My mother grew up legally blind from an eye disorder that was eventually cured by the time she was eighteen. At nineteen her mother got her a job in a Los Angeles garment factory making shirts. The place was simply a sweatshop. After working there a short while my mother (85 pounds and with glasses thick as your thumb) decided to lead a wildcat strike against the lowering of piece rates. Somewhere in my attic is a picture of the event, taken by a news photographer. It shows a line of picketers and an arrow drawn toward one. On the back is written, “Strike first job age 19.”

It was my fate to become a unionist, though I fought it hard. I got out of the navy and went to college but changed majors every other semester because it all seemed so far removed from real life. I took a break from school to get my head straight, and found a job in a factory. One day an office mate of mine who happened to be the union steward was out sick. A guy with a grievance came around asking for him. Instead of going away he said, “Can you help me out?” I agreed without hesitation. That decision was like a magic spell, opening the sealed door to let fate catch up with me. In a short while I was going to college at night, majoring in Labor Studies.

Since that time, a quarter-century ago, I have been a member of, worked for, with and around dozens of unions in the public and private sector.

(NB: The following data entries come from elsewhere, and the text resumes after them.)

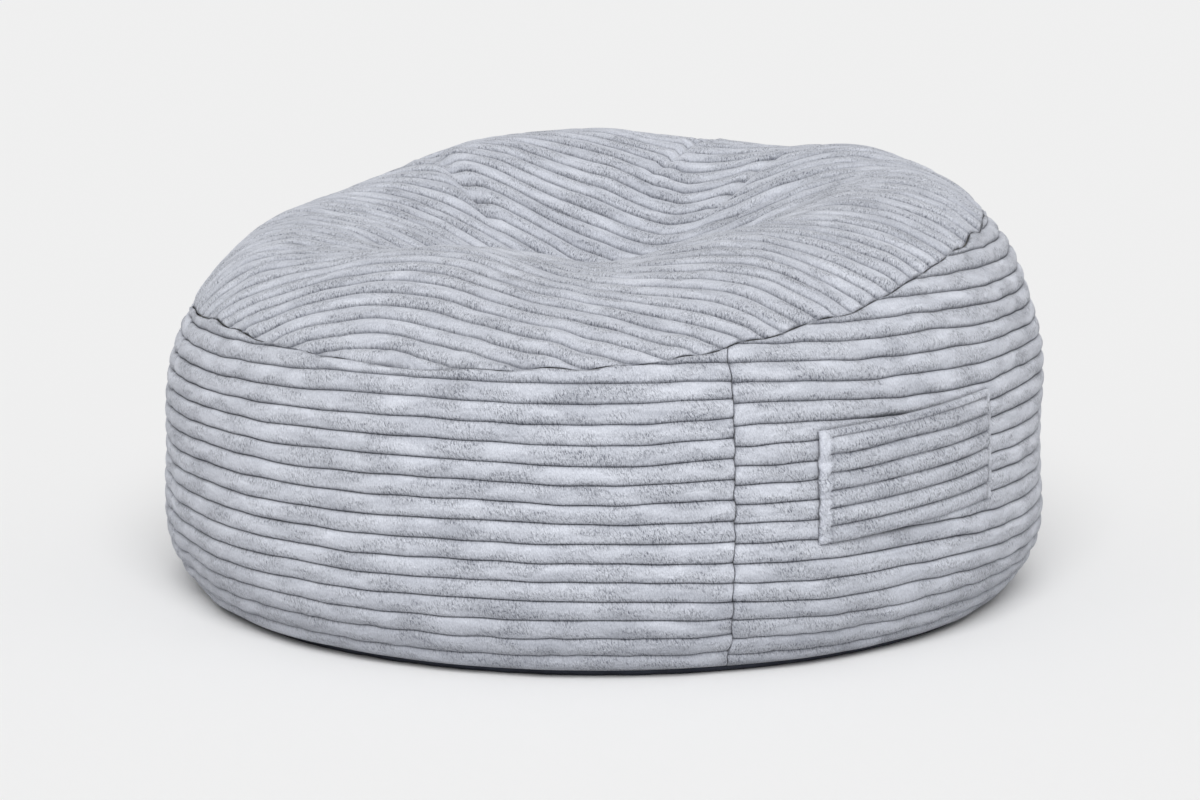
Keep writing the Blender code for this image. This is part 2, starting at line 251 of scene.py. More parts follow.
def pileGroup():
    group, start, end = newGroup(
        "brushedPile",
        [("Vector", "NodeSocketVector", (0, 0, 0)), ("Patchiness", "NodeSocketFloat", 1.0),
         ("UnderShadeAndRuffle", "NodeSocketFloat", 0.0)],
        ["Tone", "Height"],
    )
    vector, underShadeAndRuffle = start.outputs["Vector"], start.outputs["UnderShadeAndRuffle"]
    patches = sizedNoise(group, vector, pile["patchSize"], 4.0, 0.62, 0.5)
    places = sizedNoise(group, vector, pile["placeSize"])
    strands = sizedNoise(group, vector, pile["strandSize"], 2.0, 0.6, 0.9, pile["strandTurn"])
    hairs = sizedNoise(group, vector, pile["hairSize"], 2.0, 0.6, 0.4, pile["hairTurn"])
    raised = mathNode(group, "SUBTRACT", places, pile["ruffledFrom"])
    ruffled = mathNode(group, "MULTIPLY_ADD", raised, pile["ruffledGain"], 0.0, clamp=True)
    ruffled = mathNode(group, "MULTIPLY_ADD", underShadeAndRuffle, pile["lowSideRuffle"], ruffled, clamp=True)
    slow = mathNode(group, "MULTIPLY", mathNode(group, "SUBTRACT", patches, 0.5), start.outputs["Patchiness"])
    strength = mathNode(group, "ADD", ruffled, pile["strandLeast"])
    fine = mathNode(group, "MULTIPLY_ADD", mathNode(group, "SUBTRACT", strands, 0.5), strength, slow)
    finest = mathNode(group, "MULTIPLY_ADD", mathNode(group, "SUBTRACT", hairs, 0.5), pile["hairTone"], fine)
    gap = mathNode(group, "MULTIPLY_ADD", strands, pile["gapGain"], pile["gapFrom"], clamp=True)
    dark = mathNode(group, "MULTIPLY", gap, ruffled)
    worn = mathNode(group, "MULTIPLY_ADD", dark, pile["gapShade"], finest)
    # painted shade low on each rib
    shaded = mathNode(group, "MULTIPLY_ADD", underShadeAndRuffle, pile["lowSideShade"], worn)
    tone = mathNode(group, "ADD", shaded, pile["tone"], clamp=True)
    lifted = mathNode(group, "MULTIPLY_ADD", ruffled, pile["reliefGain"], pile["reliefLeast"])
    relief = mathNode(group, "MULTIPLY", strands, lifted)
    height = mathNode(group, "MULTIPLY_ADD", hairs, pile["hairRelief"], relief)
    group.links.new(tone, end.inputs["Tone"])
    group.links.new(height, end.inputs["Height"])
    return group


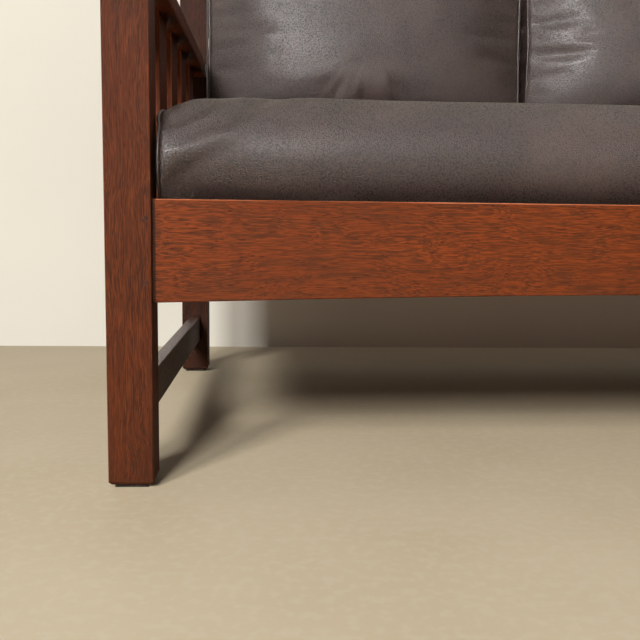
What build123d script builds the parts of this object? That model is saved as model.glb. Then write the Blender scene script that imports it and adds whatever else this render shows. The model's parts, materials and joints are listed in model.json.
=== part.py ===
from build123d import *
from math import cos, radians, sin
import os

# Mission settle in quarter-sawn oak: four square posts, an arched front seat rail, low side
# stretchers, slatted back and sides, flat arms, a webbed lift-out deck and loose leather cushions.
# Millimetres. The settle stands on the XY plane with its middle on the origin, and faces -Y.

# Overall frame
settle_length = 1930.0          # over the outer faces of the posts
settle_depth = 818.0            # front face of the front posts to back face of the rear posts
back_height = 940.0             # floor to the top of the rear posts
arm_top_height = 610.0
post_side = 51.0
pad_thickness = 4.0
pad_side = 38.0
arris = 1.0                     # easing along the long edges of posts, rails and slats
foot_chamfer = 3.5
post_top_chamfer = 6.0

# Seat rails and stretchers
rail_thickness = 19.0
rail_height = 116.0
rail_top_height = 329.0
rail_recess = 6.0               # the rails stand back this far from the faces of the posts
arch_rise = 15.0                # of the front rail's lower edge
stretcher_thickness = 19.0
stretcher_height = 49.0
stretcher_top_height = 113.0

# Tenons and the pegs that pin them
tenon_thickness = 10.0
tenon_shoulder = 12.0           # between a tenon and the edge of its rail
stretcher_shoulder = 6.0
long_tenon = 32.0               # on the front, rear and crest rails
short_tenon = 26.0              # on the side rails, stretchers and arms
mortise_relief = 1.0            # room for glue at the end of each tenon
peg_diameter = 7.0
peg_length = 34.0
peg_setback = 6.5               # peg to the inner edge of the post
peg_inset = 23.0                # peg to the edge of its rail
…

I have worked for the U.S. Department of Labor, for other public agencies, private firms and for labor-management trusts. I have been a private investigator in the area of labor and employment law. In all that time I have never been more than a handshake away from union contracts, union agents and union members. And never for a moment sorry I answered that question from the guy who wanted his grievance explained.

This writing is a distillation of those years and what I’ve seen and learned in that time. It was neither reviewed nor approved by any union or union official. I am aware that some of the content may not conform to the official views of particular unions or other groups. These postings consist of my work and opinions alone. In writing this I hope to pass on something useful to the practitioner in the field.